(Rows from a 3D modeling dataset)
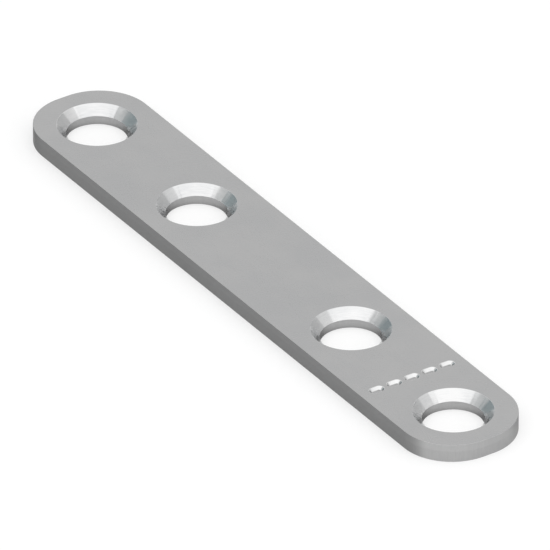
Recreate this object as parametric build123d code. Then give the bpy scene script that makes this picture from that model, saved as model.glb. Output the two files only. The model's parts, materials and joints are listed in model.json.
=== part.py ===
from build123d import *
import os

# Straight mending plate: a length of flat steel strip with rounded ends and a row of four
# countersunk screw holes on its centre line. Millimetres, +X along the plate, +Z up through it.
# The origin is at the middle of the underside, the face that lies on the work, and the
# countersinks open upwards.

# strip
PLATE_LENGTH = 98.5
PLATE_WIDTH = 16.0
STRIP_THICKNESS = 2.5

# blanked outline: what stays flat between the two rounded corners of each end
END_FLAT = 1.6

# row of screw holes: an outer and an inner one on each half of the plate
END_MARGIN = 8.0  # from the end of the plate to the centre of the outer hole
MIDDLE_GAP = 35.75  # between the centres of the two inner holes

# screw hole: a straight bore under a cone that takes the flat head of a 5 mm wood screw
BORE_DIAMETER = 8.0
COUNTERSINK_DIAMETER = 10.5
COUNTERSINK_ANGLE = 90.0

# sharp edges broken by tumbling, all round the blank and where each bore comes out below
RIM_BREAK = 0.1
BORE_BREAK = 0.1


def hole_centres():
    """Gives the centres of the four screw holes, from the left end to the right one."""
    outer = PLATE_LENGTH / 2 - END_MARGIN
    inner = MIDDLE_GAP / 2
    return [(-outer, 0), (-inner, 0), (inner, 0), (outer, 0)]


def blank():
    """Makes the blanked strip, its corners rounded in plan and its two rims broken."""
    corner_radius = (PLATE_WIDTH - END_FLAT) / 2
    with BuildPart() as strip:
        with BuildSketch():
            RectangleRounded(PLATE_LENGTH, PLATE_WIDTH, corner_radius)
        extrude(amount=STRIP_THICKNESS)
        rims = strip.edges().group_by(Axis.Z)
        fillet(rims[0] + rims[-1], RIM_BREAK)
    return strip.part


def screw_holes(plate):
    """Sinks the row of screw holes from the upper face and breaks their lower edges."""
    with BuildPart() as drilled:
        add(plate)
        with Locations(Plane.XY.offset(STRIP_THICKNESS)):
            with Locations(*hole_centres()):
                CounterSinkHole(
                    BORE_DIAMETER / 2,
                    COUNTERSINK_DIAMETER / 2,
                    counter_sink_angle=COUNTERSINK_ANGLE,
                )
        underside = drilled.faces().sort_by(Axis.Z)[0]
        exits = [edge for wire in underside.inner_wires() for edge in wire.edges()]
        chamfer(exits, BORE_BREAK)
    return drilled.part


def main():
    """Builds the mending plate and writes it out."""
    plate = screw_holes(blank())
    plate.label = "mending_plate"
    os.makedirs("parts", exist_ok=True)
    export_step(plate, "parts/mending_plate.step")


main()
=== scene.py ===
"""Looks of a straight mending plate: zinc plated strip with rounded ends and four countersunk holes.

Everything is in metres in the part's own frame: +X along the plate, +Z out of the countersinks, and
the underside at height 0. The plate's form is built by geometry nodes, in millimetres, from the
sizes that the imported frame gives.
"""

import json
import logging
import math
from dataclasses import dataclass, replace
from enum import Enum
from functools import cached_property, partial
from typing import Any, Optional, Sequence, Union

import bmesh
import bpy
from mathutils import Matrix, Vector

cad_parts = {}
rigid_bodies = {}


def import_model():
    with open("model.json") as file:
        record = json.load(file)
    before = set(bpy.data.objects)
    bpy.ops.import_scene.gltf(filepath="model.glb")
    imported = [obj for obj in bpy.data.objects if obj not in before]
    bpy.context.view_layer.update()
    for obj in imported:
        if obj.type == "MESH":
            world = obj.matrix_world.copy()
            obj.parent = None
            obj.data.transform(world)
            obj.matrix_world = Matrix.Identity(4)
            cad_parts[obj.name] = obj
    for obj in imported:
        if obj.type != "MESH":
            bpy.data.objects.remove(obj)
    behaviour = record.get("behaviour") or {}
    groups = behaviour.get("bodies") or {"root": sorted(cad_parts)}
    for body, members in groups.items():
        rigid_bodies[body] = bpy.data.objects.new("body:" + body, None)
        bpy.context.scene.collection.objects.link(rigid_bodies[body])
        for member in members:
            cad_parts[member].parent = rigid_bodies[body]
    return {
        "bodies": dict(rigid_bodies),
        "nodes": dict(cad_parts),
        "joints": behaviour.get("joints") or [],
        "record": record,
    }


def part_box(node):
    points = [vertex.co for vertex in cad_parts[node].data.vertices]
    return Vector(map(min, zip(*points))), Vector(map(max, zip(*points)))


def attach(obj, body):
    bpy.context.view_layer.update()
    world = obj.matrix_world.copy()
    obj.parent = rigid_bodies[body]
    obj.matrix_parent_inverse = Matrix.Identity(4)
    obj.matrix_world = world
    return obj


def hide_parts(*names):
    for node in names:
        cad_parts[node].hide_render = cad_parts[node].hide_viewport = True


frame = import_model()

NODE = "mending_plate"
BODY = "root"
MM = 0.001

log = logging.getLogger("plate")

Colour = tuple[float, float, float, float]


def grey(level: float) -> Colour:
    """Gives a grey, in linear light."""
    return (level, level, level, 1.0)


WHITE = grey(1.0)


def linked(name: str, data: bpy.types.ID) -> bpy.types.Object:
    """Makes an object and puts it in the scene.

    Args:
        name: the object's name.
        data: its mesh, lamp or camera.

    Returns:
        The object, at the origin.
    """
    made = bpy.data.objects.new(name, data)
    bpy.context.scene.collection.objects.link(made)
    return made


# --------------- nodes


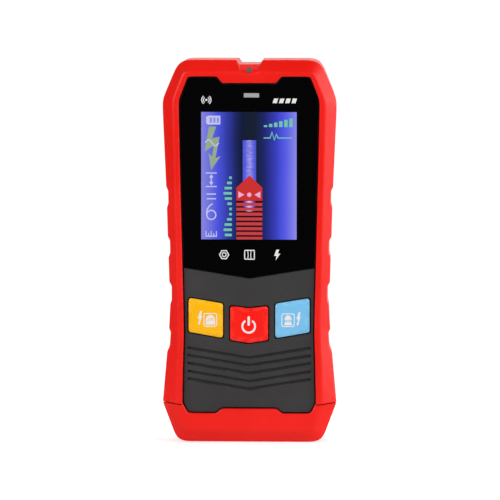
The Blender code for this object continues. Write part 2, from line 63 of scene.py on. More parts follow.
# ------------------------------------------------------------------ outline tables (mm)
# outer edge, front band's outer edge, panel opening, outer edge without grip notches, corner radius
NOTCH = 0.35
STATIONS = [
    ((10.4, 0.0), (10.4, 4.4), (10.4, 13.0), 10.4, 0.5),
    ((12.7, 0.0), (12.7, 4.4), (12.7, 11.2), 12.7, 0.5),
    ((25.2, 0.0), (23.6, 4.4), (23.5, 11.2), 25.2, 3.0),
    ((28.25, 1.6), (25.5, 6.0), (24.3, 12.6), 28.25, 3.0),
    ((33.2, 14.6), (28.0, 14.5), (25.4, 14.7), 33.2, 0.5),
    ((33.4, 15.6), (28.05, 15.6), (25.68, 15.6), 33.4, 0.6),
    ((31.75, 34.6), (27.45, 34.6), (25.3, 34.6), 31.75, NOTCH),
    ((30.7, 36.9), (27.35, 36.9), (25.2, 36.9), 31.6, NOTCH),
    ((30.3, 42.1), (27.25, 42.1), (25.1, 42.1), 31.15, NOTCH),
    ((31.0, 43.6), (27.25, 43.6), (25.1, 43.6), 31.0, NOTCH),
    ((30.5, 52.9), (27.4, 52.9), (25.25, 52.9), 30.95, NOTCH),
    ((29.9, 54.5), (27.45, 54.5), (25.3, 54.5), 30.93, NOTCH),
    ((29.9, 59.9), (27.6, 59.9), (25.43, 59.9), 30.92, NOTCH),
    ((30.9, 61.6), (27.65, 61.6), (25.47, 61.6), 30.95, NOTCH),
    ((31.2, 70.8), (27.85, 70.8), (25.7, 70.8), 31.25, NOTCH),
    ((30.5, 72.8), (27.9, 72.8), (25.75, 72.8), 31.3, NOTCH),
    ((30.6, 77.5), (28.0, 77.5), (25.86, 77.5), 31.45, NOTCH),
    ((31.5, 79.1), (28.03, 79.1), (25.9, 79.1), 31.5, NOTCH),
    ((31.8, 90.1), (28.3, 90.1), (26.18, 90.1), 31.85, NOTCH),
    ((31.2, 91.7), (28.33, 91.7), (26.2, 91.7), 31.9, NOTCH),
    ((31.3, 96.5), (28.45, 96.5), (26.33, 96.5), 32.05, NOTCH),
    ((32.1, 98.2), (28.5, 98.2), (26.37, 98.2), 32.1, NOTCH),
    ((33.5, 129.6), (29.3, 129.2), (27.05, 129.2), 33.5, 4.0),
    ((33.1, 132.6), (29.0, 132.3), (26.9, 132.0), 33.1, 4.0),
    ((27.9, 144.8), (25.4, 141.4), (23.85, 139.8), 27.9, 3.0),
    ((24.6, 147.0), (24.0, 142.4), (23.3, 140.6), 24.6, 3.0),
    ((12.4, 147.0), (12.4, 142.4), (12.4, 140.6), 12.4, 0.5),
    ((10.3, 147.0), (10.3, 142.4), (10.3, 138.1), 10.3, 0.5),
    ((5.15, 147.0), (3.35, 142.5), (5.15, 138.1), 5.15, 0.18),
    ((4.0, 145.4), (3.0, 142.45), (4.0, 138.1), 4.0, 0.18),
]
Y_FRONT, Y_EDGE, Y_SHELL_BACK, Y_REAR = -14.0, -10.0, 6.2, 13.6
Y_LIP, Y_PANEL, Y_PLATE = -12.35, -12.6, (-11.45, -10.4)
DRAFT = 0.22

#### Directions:
Exactly and exclusively, reproduce the lines that start at the line containing "zip(*points))), Vector(map(max, zip(*points)))" and end at the line containing "# --------------- nodes", inclusive of both.

#### Full response:
    return Vector(map(min, zip(*points))), Vector(map(max, zip(*points)))


def attach(obj, body):
    bpy.context.view_layer.update()
    world = obj.matrix_world.copy()
    obj.parent = rigid_bodies[body]
    obj.matrix_parent_inverse = Matrix.Identity(4)
    obj.matrix_world = world
    return obj


def hide_parts(*names):
    for node in names:
        cad_parts[node].hide_render = cad_parts[node].hide_viewport = True


frame = import_model()

NODE = "mending_plate"
BODY = "root"
MM = 0.001

log = logging.getLogger("plate")

Colour = tuple[float, float, float, float]


def grey(level: float) -> Colour:
    """Gives a grey, in linear light."""
    return (level, level, level, 1.0)


WHITE = grey(1.0)


def linked(name: str, data: bpy.types.ID) -> bpy.types.Object:
    """Makes an object and puts it in the scene.

    Args:
        name: the object's name.
        data: its mesh, lamp or camera.

    Returns:
        The object, at the origin.
    """
    made = bpy.data.objects.new(name, data)
    bpy.context.scene.collection.objects.link(made)
    return made


# --------------- nodes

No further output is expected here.